MILAN, Italy — The spring 2003 man is a relaxed and discerning dresser. After decades of dictated styles, the male customer is learning to pick and choose in the ever-growing menswear market and designers are letting him make up his mind.

The ideas offered during the five-day Italian menswear previews last week ran the gamut from three-piece, pinstriped suits to bikini beachwear. Overall, the look is casual rather than formal, with a touch of luxury and Asia in embroidered silks and satins.

Lucky is the man who is a faithful Giorgio Armani customer. This round he will rediscover the pleasure of ultra-light fabrics in soft grays and blues that have made the Armani suit the softest uniform on Earth.

He will also be able to indulge in exotic fashions, from Nehru shirts to jodhpur trousers, from kimono tops to wide fisherman pants. Floral printed shirts and trousers, which have made a big comeback this season, lend a holiday--but never touristy--feel to the collection. The latest Armani jacket has a wide lapel, a narrow waist, and follows the hips.

Ralph Lauren, who made his Italian debut in January, opts for a more formal approach. Staged here in his downtown palazzo decorated in the trademark "welcome to my home" style for which he is famous, the luxury Purple Label collection tells a tale of garden parties, crew races and nights in the Ivy League bar.

Superbly woven cotton tweed jackets are worn with lightweight gray slacks, a contrasting vest complete with watch chain, bold tie and striped shirt with white round collar. Class is a way of life to the Lauren boys who wear their hair in a wispy pageboy parted on the side and can afford to shed socks under formal footwear.

Calvin Klein continued his minimalist story with sleek suits in techno Japanese fabrics, or crumpled linen.

Dolce & Gabbana brought the whole family to the beach, setting up everything from sand to pails, beach balls to tables and umbrellas in the middle of the runway. The collection was based entirely on Americana sportswear: baseball jackets and caps, surfer shorts, extra-large cargo pants and the omnipresent distressed jeans.
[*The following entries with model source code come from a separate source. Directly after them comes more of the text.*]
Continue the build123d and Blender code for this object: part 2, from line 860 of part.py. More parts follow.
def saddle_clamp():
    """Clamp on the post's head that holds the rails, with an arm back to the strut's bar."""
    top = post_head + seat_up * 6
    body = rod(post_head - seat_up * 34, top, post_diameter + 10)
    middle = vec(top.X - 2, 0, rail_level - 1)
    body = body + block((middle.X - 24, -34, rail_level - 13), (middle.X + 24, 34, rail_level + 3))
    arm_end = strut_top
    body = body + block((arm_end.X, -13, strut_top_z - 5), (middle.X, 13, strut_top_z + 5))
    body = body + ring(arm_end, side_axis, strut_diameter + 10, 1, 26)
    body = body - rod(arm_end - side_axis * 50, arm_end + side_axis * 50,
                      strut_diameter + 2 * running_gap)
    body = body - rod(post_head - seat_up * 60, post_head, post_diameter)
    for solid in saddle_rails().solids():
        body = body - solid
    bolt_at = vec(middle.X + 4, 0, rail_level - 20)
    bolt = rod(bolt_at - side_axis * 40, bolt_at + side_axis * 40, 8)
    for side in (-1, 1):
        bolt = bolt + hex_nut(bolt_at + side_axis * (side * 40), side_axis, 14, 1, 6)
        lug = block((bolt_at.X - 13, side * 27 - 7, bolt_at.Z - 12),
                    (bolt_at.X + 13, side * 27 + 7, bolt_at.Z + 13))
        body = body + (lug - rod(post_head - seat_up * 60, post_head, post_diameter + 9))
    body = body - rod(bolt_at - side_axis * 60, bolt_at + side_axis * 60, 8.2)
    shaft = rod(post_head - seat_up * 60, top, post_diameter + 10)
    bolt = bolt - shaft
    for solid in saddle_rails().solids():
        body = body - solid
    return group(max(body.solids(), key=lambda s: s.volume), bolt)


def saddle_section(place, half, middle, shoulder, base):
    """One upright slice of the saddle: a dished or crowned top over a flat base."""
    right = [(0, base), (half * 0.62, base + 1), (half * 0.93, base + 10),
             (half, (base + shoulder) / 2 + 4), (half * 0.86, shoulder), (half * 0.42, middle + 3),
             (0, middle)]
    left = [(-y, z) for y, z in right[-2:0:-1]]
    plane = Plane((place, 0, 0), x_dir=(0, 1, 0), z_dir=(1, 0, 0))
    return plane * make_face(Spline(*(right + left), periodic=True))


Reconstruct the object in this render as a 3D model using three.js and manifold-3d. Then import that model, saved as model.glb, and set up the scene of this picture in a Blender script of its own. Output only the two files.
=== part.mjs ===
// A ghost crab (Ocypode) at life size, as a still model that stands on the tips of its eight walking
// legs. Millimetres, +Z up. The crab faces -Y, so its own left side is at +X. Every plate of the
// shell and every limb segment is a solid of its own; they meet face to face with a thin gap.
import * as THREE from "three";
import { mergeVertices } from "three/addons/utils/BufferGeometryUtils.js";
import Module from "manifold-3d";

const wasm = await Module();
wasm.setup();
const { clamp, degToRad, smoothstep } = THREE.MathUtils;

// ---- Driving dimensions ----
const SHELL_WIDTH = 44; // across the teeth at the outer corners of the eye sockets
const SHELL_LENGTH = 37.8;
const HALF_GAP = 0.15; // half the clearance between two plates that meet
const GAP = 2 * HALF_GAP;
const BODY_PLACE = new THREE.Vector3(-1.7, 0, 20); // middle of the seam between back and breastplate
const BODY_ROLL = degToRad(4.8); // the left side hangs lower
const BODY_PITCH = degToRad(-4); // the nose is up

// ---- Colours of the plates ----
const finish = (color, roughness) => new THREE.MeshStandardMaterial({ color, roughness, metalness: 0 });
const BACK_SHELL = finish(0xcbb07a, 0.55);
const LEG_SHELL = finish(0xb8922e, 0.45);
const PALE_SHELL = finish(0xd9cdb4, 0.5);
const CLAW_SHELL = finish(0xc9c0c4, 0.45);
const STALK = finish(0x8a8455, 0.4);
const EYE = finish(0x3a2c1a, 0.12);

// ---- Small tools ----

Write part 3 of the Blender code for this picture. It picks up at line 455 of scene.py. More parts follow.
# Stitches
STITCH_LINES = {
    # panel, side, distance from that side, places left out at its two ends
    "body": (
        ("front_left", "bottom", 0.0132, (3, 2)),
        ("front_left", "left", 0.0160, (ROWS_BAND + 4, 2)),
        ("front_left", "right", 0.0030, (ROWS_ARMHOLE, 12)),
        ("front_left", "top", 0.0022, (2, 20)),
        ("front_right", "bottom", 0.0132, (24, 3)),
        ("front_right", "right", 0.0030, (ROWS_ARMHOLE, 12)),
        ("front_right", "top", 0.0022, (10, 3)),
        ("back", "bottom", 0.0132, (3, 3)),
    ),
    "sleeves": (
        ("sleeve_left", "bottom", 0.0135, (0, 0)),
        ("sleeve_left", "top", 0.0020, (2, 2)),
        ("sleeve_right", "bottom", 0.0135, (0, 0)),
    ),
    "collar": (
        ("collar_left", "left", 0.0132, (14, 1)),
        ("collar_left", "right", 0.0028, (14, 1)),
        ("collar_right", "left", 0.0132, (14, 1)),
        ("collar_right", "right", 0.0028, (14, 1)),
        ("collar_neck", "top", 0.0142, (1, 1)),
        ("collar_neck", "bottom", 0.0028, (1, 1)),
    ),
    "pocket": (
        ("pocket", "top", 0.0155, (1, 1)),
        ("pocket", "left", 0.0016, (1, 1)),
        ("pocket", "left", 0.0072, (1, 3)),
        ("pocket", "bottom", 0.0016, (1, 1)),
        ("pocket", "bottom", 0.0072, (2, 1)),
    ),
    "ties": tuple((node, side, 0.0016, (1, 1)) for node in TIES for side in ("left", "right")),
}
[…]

Donatella Versace took a tougher view of fashion fun with her secondary Versus line, sending her boys down a dark runway for some black-leather and chain-gang entertainment. The lights dimmed as tough guys in chain-belted, tight black leather trousers, heavy-duty black leather bomber jackets over printed shirts and sharp studded boots marched down the runway to blaring heavy-metal music.

But the sexiest thing seen on the runways was Tom Ford's Gucci guy. He's rich, relaxed and even risque, but never rough nor raunchy. He wears his clothes with a casual nonchalance, as symbolized by the straw hat he sports with every outfit, tipped at a perfect cocky angle.

Ford's "California Dreamer" likes his pants tight at the waist but loose on the leg. His jacket is tapered with an extra-long sleeve, and although he prefers to be bare-chested he doesn't shun a shirt and tie. His mood is definitely Eastern, with silk bomber jackets embroidered with erotic scenes, sumptuous kimono robes, silk slippers and his hair tied in a tiny ponytail.

"My man is a rock star in love with Japan, a country both very relaxed and very sensual," Ford said after his much-applauded show.